Class BertBlock.Builder

  • Enclosing class:
    BertBlock

    public static final class BertBlock.Builder
    extends java.lang.Object
    The Builder to construct a BertBlock type of Block.
    • Method Detail

      • setTokenDictionarySize

        public BertBlock.Builder setTokenDictionarySize​(int tokenDictionarySize)
        Sets the number of tokens in the dictionary.
        Parameters:
        tokenDictionarySize - the number of tokens in the dictionary
        Returns:
        this builder
      • optTypeDictionarySize

        public BertBlock.Builder optTypeDictionarySize​(int typeDictionarySize)
        Sets the number of possible token types. This should be a very small number (2-16).
        Parameters:
        typeDictionarySize - the number of possible token types. This should be a very small number (2-16)
        Returns:
        this builder
      • optEmbeddingSize

        public BertBlock.Builder optEmbeddingSize​(int embeddingSize)
        Sets the embedding size to use for input tokens.
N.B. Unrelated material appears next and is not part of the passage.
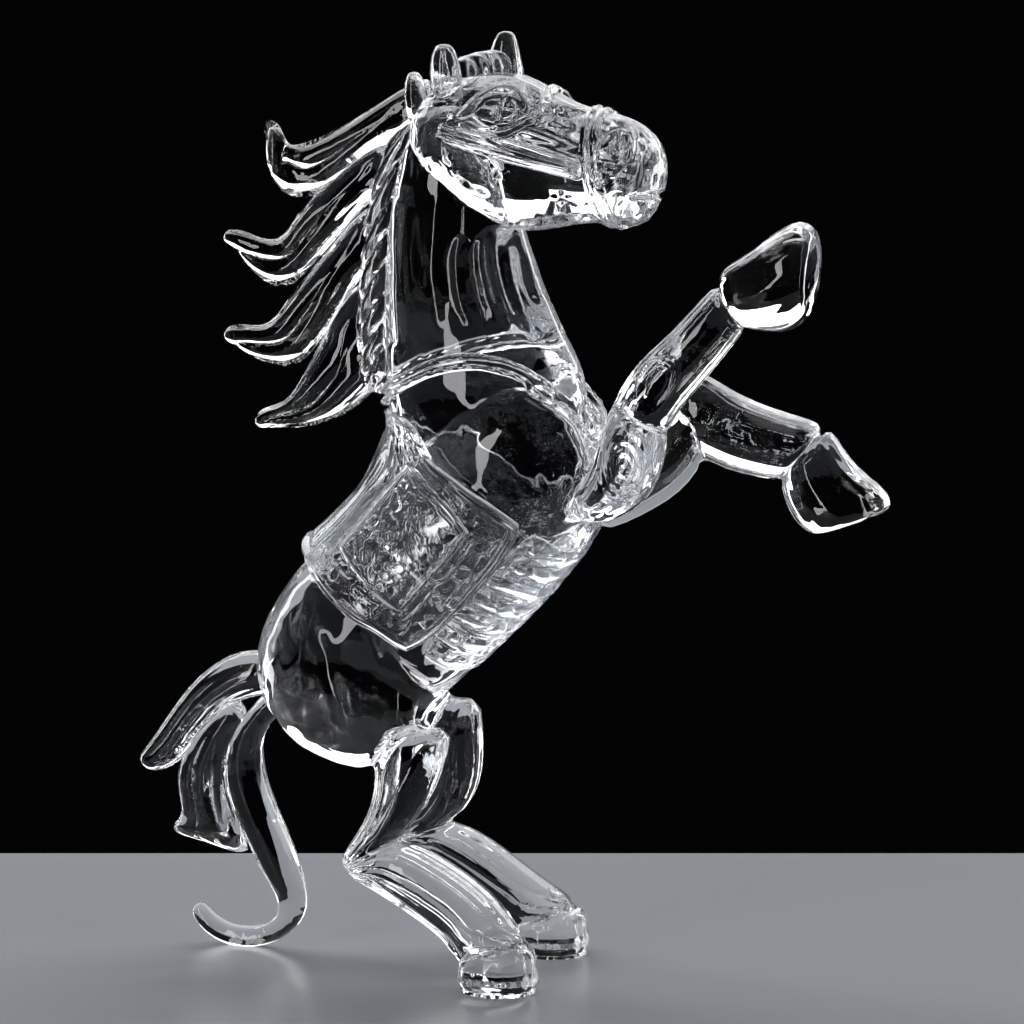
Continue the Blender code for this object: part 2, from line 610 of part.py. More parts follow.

This size must be divisible by the number of attention heads.
        Parameters:
        embeddingSize - the embedding size to use for input tokens.
        Returns:
        this builder
      • optTransformerBlockCount

        public BertBlock.Builder optTransformerBlockCount​(int transformerBlockCount)
        Sets the number of transformer blocks to use.
        Parameters:
        transformerBlockCount - the number of transformer blocks to use
        Returns:
        this builder
      • optAttentionHeadCount

        public BertBlock.Builder optAttentionHeadCount​(int attentionHeadCount)
        Sets the number of attention heads to use in each transformer block. This number must divide the embedding size without rest.
        Parameters:
        attentionHeadCount - the number of attention heads to use in each transformer block.
        Returns:
        this builder
      • optHiddenSize

        public BertBlock.Builder optHiddenSize​(int hiddenSize)
        Sets the size of the hidden layers in the fully connected networks used.
        Parameters:
        hiddenSize - the size of the hidden layers in the fully connected networks used.
        Returns:
        this builder
      • optHiddenDropoutProbability

        public BertBlock.Builder optHiddenDropoutProbability​(float hiddenDropoutProbability)
        Sets the dropout probabilty in the hidden fully connected networks.
        Parameters:
        hiddenDropoutProbability - the dropout probabilty in the hidden fully connected networks.
        Returns:
        this builder
      • optMaxSequenceLength

        public BertBlock.Builder optMaxSequenceLength​(int maxSequenceLength)
        Sets the maximum sequence length this model can process. Memory and compute requirements of the attention mechanism is O(n²), so large values can easily exhaust your GPU memory!
        Parameters:
        maxSequenceLength - the maximum sequence length this model can process.
        Returns:
        this builder
      • nano

        public BertBlock.Builder nano()
        Tiny config for testing on laptops.
        Returns:
        this builder
      • micro

        public BertBlock.Builder micro()
        Sets this builder's params to a minimal configuration that nevertheless performs quite well.
        Returns:
        this builder
      • base

        public BertBlock.Builder base()
        Sets this builder's params to the BASE config of the original BERT paper. (except for the dictionary size)
        Returns:
        this builder
      • large

        public BertBlock.Builder large()
        Sets this builder's params to the LARGE config of the original BERT paper. (except for the dictionary size)
        Returns:
        this builder
      • build

        public BertBlock build()
        Returns a new BertBlock with the parameters of this builder.
        Returns:
        a new BertBlock with the parameters of this builder.